Give again, word for word, each line from the top of the listing through the line that holds "angles are degrees.".

--- Data section ---

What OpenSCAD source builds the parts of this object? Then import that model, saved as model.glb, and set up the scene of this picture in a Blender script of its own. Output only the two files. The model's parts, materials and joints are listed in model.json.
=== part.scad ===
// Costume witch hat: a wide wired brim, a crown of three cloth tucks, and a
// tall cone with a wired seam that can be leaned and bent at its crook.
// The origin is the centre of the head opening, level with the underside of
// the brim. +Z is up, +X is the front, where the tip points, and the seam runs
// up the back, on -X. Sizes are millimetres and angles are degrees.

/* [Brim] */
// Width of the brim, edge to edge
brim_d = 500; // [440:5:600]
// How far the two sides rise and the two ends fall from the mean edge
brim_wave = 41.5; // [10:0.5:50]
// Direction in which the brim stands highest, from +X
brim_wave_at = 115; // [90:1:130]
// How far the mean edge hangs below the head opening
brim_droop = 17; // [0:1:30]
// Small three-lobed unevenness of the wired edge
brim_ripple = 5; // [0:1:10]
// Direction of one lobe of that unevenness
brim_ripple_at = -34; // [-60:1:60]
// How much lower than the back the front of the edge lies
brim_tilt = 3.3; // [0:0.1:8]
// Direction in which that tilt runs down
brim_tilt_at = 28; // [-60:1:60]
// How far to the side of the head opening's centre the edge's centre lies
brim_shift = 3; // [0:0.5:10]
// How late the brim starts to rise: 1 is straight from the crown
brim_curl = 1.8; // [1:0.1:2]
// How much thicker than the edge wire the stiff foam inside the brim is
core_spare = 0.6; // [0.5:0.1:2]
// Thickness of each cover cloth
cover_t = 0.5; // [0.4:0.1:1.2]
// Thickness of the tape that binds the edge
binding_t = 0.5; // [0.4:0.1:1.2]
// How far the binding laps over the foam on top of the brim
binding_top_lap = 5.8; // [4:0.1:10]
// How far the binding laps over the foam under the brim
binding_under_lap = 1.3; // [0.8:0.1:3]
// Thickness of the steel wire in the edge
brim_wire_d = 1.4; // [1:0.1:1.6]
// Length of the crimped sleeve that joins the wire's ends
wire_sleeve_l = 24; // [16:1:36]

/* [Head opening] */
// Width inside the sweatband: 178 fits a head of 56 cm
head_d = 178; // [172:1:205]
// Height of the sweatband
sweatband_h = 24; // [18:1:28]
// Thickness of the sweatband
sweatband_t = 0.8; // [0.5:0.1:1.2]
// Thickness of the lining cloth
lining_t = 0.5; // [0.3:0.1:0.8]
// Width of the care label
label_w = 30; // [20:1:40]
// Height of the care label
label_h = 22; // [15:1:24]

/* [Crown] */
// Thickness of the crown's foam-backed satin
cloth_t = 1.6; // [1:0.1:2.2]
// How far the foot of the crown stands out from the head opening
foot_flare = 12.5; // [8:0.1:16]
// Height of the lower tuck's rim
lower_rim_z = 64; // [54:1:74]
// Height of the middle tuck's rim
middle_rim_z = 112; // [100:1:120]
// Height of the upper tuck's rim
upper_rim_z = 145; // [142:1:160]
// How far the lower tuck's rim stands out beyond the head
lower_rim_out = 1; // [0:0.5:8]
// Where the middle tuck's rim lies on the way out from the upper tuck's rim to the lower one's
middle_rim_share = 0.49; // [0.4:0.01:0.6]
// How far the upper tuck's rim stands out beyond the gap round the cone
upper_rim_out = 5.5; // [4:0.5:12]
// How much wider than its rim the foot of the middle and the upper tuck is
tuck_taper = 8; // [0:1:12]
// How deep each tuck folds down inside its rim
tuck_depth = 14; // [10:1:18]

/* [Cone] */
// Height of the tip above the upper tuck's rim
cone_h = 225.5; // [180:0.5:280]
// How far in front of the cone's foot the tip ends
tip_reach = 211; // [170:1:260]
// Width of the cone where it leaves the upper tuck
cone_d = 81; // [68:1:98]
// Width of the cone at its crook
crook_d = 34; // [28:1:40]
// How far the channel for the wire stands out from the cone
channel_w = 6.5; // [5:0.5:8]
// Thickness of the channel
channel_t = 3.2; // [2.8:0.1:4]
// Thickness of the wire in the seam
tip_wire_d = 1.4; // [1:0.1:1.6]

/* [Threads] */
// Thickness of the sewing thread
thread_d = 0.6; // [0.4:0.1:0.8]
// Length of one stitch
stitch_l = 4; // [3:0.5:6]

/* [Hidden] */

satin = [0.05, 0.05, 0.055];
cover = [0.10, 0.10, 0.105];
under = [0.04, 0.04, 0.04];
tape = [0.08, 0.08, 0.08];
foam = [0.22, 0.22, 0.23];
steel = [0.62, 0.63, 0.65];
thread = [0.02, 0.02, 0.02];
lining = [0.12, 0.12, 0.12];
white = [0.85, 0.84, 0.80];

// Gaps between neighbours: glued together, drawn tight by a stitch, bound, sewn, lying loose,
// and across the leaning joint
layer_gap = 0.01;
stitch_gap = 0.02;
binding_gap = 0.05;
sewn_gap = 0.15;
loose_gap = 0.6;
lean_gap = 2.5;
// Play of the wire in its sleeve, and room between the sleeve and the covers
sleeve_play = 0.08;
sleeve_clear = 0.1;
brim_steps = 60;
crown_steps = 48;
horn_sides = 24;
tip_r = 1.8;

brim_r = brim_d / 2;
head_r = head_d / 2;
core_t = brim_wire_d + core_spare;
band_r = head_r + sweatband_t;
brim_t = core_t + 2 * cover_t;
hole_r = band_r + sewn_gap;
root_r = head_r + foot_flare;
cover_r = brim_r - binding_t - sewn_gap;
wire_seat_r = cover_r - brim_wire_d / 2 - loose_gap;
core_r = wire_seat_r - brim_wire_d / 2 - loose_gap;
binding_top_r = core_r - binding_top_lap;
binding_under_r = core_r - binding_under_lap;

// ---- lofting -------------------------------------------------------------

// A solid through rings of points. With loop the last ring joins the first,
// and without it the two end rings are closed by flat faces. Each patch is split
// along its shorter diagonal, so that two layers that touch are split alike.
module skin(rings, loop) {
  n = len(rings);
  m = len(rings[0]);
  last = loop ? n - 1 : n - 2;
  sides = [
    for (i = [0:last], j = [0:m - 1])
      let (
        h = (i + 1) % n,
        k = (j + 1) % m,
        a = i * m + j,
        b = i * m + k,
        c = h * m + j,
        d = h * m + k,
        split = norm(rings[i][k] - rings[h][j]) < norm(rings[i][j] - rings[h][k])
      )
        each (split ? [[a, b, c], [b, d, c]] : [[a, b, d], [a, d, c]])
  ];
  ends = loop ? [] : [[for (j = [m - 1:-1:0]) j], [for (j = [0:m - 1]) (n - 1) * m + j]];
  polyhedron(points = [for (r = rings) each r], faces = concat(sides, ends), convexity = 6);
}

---

| Answer for this exercise |
What OpenSCAD source builds the parts of this object? Then import that model, saved as model.glb, and set up the scene of this picture in a Blender script of its own. Output only the two files. The model's parts, materials and joints are listed in model.json.
=== part.scad ===
// Costume witch hat: a wide wired brim, a crown of three cloth tucks, and a
// tall cone with a wired seam that can be leaned and bent at its crook.
// The origin is the centre of the head opening, level with the underside of
// the brim. +Z is up, +X is the front, where the tip points, and the seam runs
// up the back, on -X. Sizes are millimetres and angles are degrees.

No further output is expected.